## 1.8. Binders in set theory

### The syntax of binders

This last kind of symbol can form
an expression by taking a variable symbol, say here *x*, and an
expression *F* which may use *x* as a free variable (in addition to the free
variables that are available outside), to give a value depending on the unary structure
defined by *F* with argument *x*. Thus, it separates the «inside»
subexpression *F* having *x* among its free variables, from the «outside»
where *x* is bound. But in most cases (in most theories...),
binders cannot keep the full information on this unary structure, which is too complex
to be recorded as an object as we shall see below.
We shall first review both main binders of set theory : the set-builder and the function
definer. Then 1.10 will present both main quantifiers. Finally 2.1 and 2.2 will give
axioms to complete this formalization of the notions of sets and functions in set theory.

The syntax differs between first-order logic and set theory, which manage the
ranges of variables differently. In first-order logic, ranges are types,
implicit data of quantifiers. But the ranges of binders of set theory are sets
which, as objects, are designated by an additional argument of the binder
(a space for a term not using the variable being bound).
### Set-builder

For any unary predicate *A* definite on all elements of a set *E*, the
subclass
of *E* defined by *A* is a set : it is the range of a
variable *x* introduced as ranging over *E*, so that it
can be bound, from which we select the values satisfying
*A*(*x*). It is thus a *subset* of *E*, written
{*x*∈*E* | *A*(*x*)} (set of all *x*
in *E* such that *A*(*x*)): for all *y*,
*y* ∈ {*x*∈*E* | *A*(*x*)}
⇔ (*y* ∈ *E* ∧ *A*(*y*))

This combination of characters { ∈ | } forms the notation of a binder
named the *set-builder*: {*x*∈*E* | *A*(*x*)}
binds *x* with range *E* on the formula *A*.
### Russell's paradox

If the universe (class of all elements) was a set then, using it, the set
builder could turn all other classes, such as the class of all sets, into sets.
But this is impossible as can be proven using the set-builder itself :
**Theorem. **For any set *E* there is a set *F*
such that *F* ∉ *E*. So, no set *E* can contains all sets.

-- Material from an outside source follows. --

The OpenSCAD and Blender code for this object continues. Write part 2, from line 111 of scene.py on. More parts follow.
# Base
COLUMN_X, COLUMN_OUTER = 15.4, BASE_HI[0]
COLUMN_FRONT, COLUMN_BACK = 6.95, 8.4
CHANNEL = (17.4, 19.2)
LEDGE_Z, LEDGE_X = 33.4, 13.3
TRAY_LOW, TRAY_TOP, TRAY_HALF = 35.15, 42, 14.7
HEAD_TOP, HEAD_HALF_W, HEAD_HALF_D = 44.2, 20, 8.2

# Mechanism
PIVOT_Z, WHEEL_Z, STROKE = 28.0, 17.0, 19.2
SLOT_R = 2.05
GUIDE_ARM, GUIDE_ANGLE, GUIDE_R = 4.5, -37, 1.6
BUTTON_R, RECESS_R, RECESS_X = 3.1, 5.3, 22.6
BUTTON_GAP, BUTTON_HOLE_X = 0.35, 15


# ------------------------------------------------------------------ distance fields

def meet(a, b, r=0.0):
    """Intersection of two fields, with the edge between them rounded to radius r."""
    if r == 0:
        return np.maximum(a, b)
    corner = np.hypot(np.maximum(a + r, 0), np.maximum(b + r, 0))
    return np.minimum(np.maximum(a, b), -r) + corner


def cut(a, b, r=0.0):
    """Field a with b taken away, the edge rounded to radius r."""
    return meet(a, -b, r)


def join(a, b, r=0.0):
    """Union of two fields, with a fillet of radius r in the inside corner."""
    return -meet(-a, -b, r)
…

Proof. *F* = {*x*∈*E* | Set(*x*) ∧ *x* ∉ *x*}
⇒ (*F* ∈ *F* ⇔ (*F* ∈ *E* ∧ *F* ∉ *F*))
⇒ (*F* ∉ *F* ∧ *F* ∉ *E*). ∎
This will oblige us to keep the distinctions between sets and
classes.

### The function definer

The *function definer* ( ∋ ↦ ) binds a variable on a term,
following the syntax *E* ∋ *x* ↦ *t*(*x*),
where *x* is the variable, *E* is its range, - the notation
"
*t*(*x*)" stands for any term, here abbreviated (to describe
the general case) using the functor symbol *t* defined by this term with
argument *x* (and possible parameters here kept implicit).

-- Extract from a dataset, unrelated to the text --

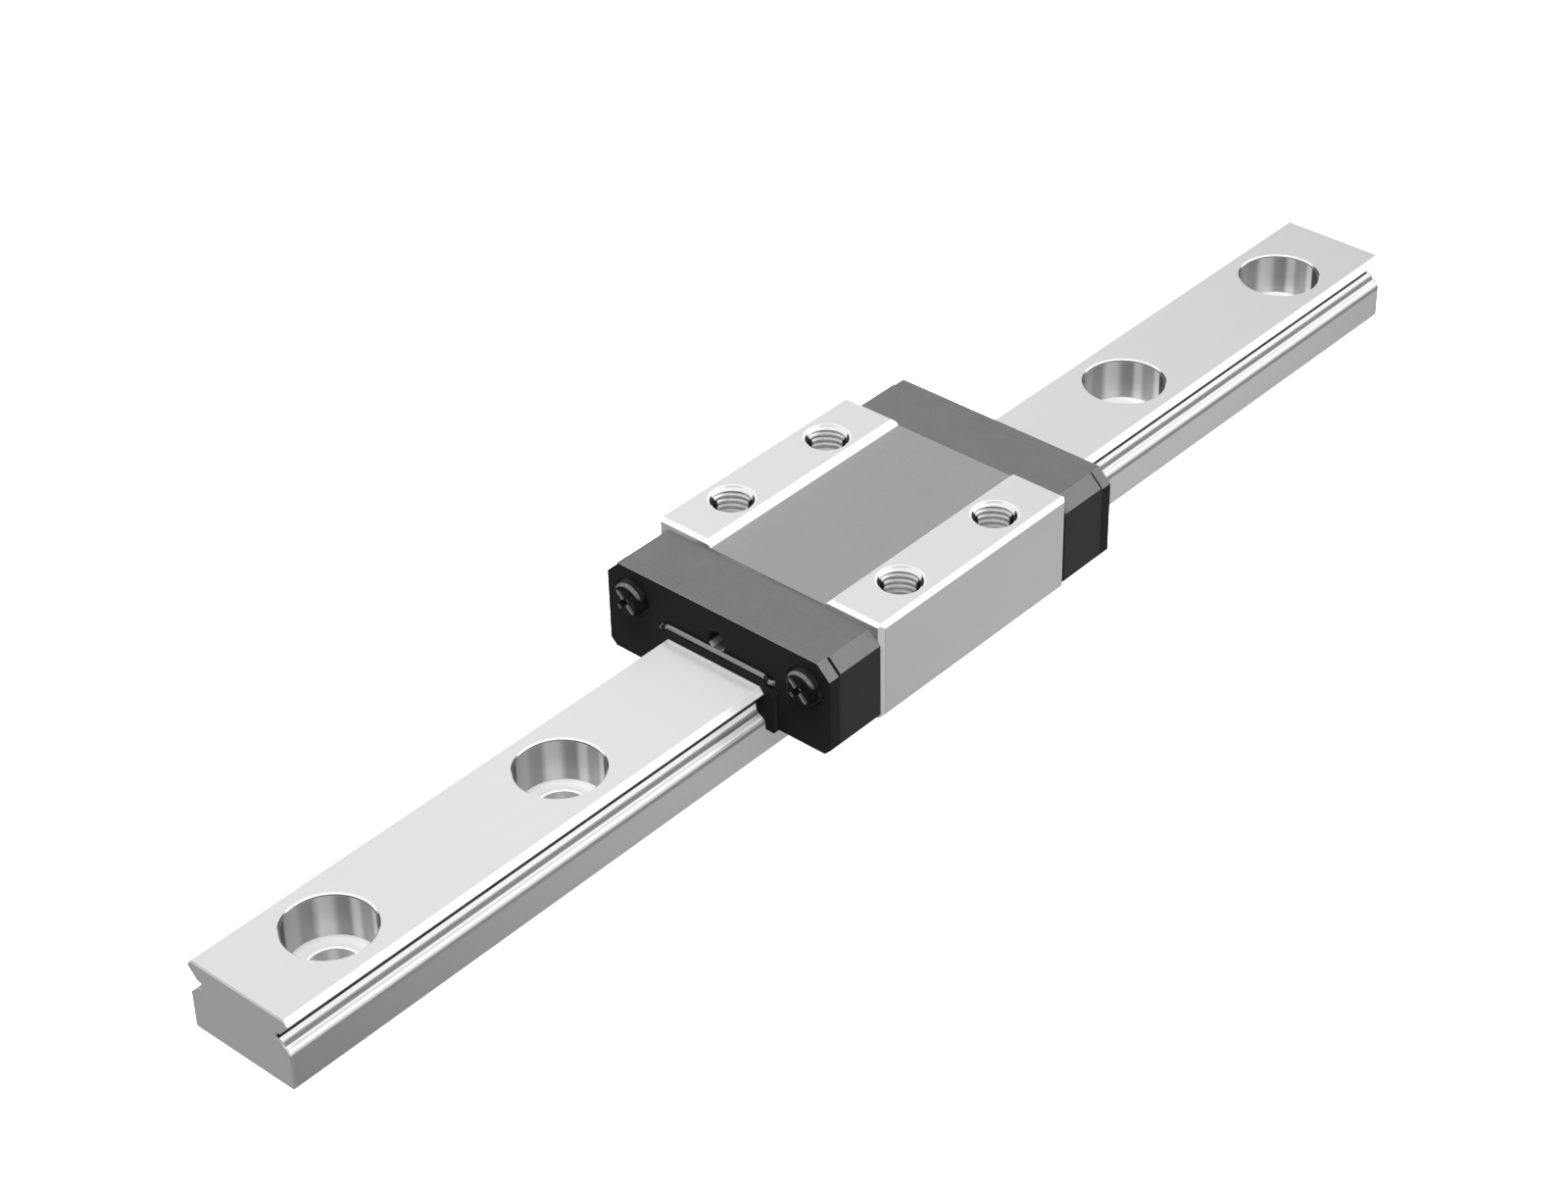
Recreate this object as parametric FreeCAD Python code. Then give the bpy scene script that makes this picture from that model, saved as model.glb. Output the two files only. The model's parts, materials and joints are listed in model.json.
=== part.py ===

Being definite if *t*(*x*) is definite for all *x* in *E*,
it takes then the functor *t* and restricts its domain (definiteness class) to the
set *E*, to give a function with domain *E*. So it converts functors into
functions, reversing the action of the function evaluator (with the Dom functor)
that converted (interpreted) functions into their role (meaning) as functors
whose definiteness classes were sets.

The shorter notation *x* ↦ *t*(*x*) may be used when
*E* is determined by the context, or in a meta description to designate a
functor by specifying the argument *x* of its defining term.
### Relations

A *relation* is a role playing object of set theory similar to an operation
but with Boolean values : it acts as a predicate whose definiteness
classes (ranges of arguments) are sets (so, predicates could be
described as relations between interpreted types). Now unary relations
(functions with Boolean values), will be represented as subsets *S*
of their domain *E*, using the set-builder in the role of definer, and ∈
in the role of evaluator interpreting *S* as the predicate
*x* ↦ (*x* ∈ *S*).
This role of *S* still differs from the intended unary relation, as it ignores its domain
*E* but is definite in the whole universe, giving 0 outside *E*.
This lack of operator Dom does not matter, as *E* is usually known
from the context (as an available variable).

As the function definer (resp. the set-builder) records the whole
structure defined by the given expression on the given set, it
suffices to define any other binder of set theory
on the same expression with the
same domain, as made of a unary structure applied to its
result (that is a function, resp. a set).